Well, fast-forward to the start of the first round of their bout, and it’s clear that Lopez was more than up to the task. With a minute left in the round, Lomachenko was already retreating, already hyper-aware of Lopez’s physical advantages. Lopez was bigger, faster, stronger, more relaxed, twitchier, quicker.
Regarded as a slow starter, Lomachenko usually spent the opening rounds “downloading information” on his opponents before mounting an attack, but this was different. He wasn’t downloading, he was mostly staying away, probably feeling the same way we all were from the safety of our living room couches — in disbelief over what was happening.
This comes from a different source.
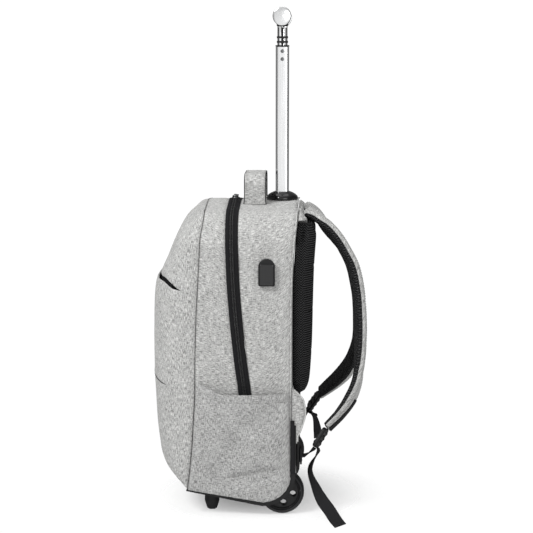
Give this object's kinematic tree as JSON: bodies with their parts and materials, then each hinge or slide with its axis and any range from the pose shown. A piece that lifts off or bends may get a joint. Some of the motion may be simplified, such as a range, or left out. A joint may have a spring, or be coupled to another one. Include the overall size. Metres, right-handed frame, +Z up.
{
  "type": "wheeled backpack",
  "caption": "Upright cloth backpack with padded shoulder straps, a telescopic pull handle, side pockets and wheels at its lower back edge.",
  "frame": {"origin": "centre of the part's bounding box at floor level, where the wheels and feet stand", "axes": "+Z up along the pull handle; +X across the bag, from the wearer's left to right; the front panel faces -Y and the back pad and shoulder straps face +Y"},
  "size_m": [0.382, 0.3514, 0.8149],
  "materials": {
    "grey_cloth": "heathered woven polyester, matt",
    "black_mesh": "ribbed air mesh, matt",
    "black_webbing": "woven webbing",
    "zip_tape": "zip tape with coil",
    "black_plastic": "fine-grained black",
    "gloss_plastic": "polished black",
    "tyre_rubber": "smooth dark grey",
    "foot_rubber": "matt black",
    "aluminium": "satin anodised",
    "dark_steel": "satin",
    "chrome": "bright"
  },
  "bodies": {
    "bag": {"front_upper_panel": "grey_cloth", "front_lower_panel": "grey_cloth", "gusset_front": "grey_cloth", "gusset_rear": "grey_cloth", "side_pocket_right": "grey_cloth", "side_pocket_left": "grey_cloth", "back_panel": "grey_cloth", "back_yoke": "grey_cloth", "wing_right": "grey_cloth", "wing_left": "grey_cloth", "strap_right": "grey_cloth", "strap_left": "grey_cloth", "carry_handle": "grey_cloth", "back_pad": "black_mesh", "strap_pad_right": "black_mesh", "strap_pad_left": "black_mesh", "pocket_binding_right": "black_webbing", "pocket_binding_left": "black_webbing", "strap_patch_right": "black_webbing", "strap_patch_left": "black_webbing", "lower_webbing_right": "black_webbing", "lower_webbing_left": "black_webbing", "tail_right": "black_webbing", "tail_left": "black_webbing", "webbing_anchor_right": "black_webbing", "webbing_anchor_left": "black_webbing", "front_zip_tape": "zip_tape", "zip_tape": "zip_tape", "zip_pull": "black_plastic", "base_tray": "black_plastic", "rear_rail_right": "black_plastic", "rear_rail_left": "black_plastic", "ladder_lock_right": "black_plastic", "ladder_lock_left": "black_plastic", "port_housing": "black_plastic", "handle_bezel": "gloss_plastic", "port_cover": "gloss_plastic", "foot_right": "foot_rubber", "foot_left": "foot_rubber", "zip_slider": "dark_steel", "axle_right": "dark_steel", "axle_left": "dark_steel", "guide_tube": "dark_steel"},
    "outer_stage": {"outer_tube": "aluminium", "collar": "black_plastic", "rivet_upper_right": "dark_steel", "rivet_lower_right": "dark_steel", "rivet_upper_left": "dark_steel", "rivet_lower_left": "dark_steel"},
    "inner_stage": {"inner_tube": "chrome", "neck_ring_lower": "black_plastic", "neck_ring_upper": "black_plastic", "grip": "black_plastic", "grip_cap_right": "aluminium", "grip_cap_left": "aluminium"},
    "button": {"release_button": "gloss_plastic"},
    "wheel_right": {"wheel_right": "black_plastic", "tyre_right": "tyre_rubber"},
    "wheel_left": {"wheel_left": "black_plastic", "tyre_left": "tyre_rubber"}
  },
  "joints": [
    {"name": "outer_slide", "type": "slide", "parent": "bag", "child": "outer_stage", "axis": [0, 0, 1], "range_m": [-0.213, 0]},
    {"name": "inner_slide", "type": "slide", "parent": "outer_stage", "child": "inner_stage", "axis": [0, 0, 1], "range_m": [0, 0.2]},
    {"name": "button_press", "type": "slide", "parent": "inner_stage", "child": "button", "axis": [0, 0, -1], "range_m": [0, 0.0025], "stiffness_N_per_m": 600, "springref_m": -0.001},
    {"name": "wheel_spin_right", "type": "hinge", "parent": "bag", "child": "wheel_right", "pos_m": [0.10681, 0.03895, 0.036], "axis": [1, 0, 0], "continuous": true},
    {"name": "wheel_spin_left", "type": "hinge", "parent": "bag", "child": "wheel_left", "pos_m": [-0.15219, 0.03895, 0.036], "axis": [1, 0, 0], "continuous": true}
  ]
}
Lomachenko hadn’t fought since facing Luke Campbell more than a year before and was rusty, but he also seemed risk-averse and unwilling to engage until the eighth round, when he finally began to come forward and attack. Lopez showed his mettle, fighting off Lomachenko’s incursions in the 11thround, when Lomachenko snapped Lopez’s head back repeatedly and mugged him against the ropes. But as the 11th round came to a close, Lopez actually had Lomachenko backing up, and he continued to press the advantage in the 12th, landing three straight right hands, another right to the body and a big left in the final minute to control the final frame.
As he jumped onto the ropes to celebrate the end of the fight, blood streaming down his face from a head butt, Lopez seemed to realize he had just produced the breakthrough moment of 2020 — and perhaps its most surprising.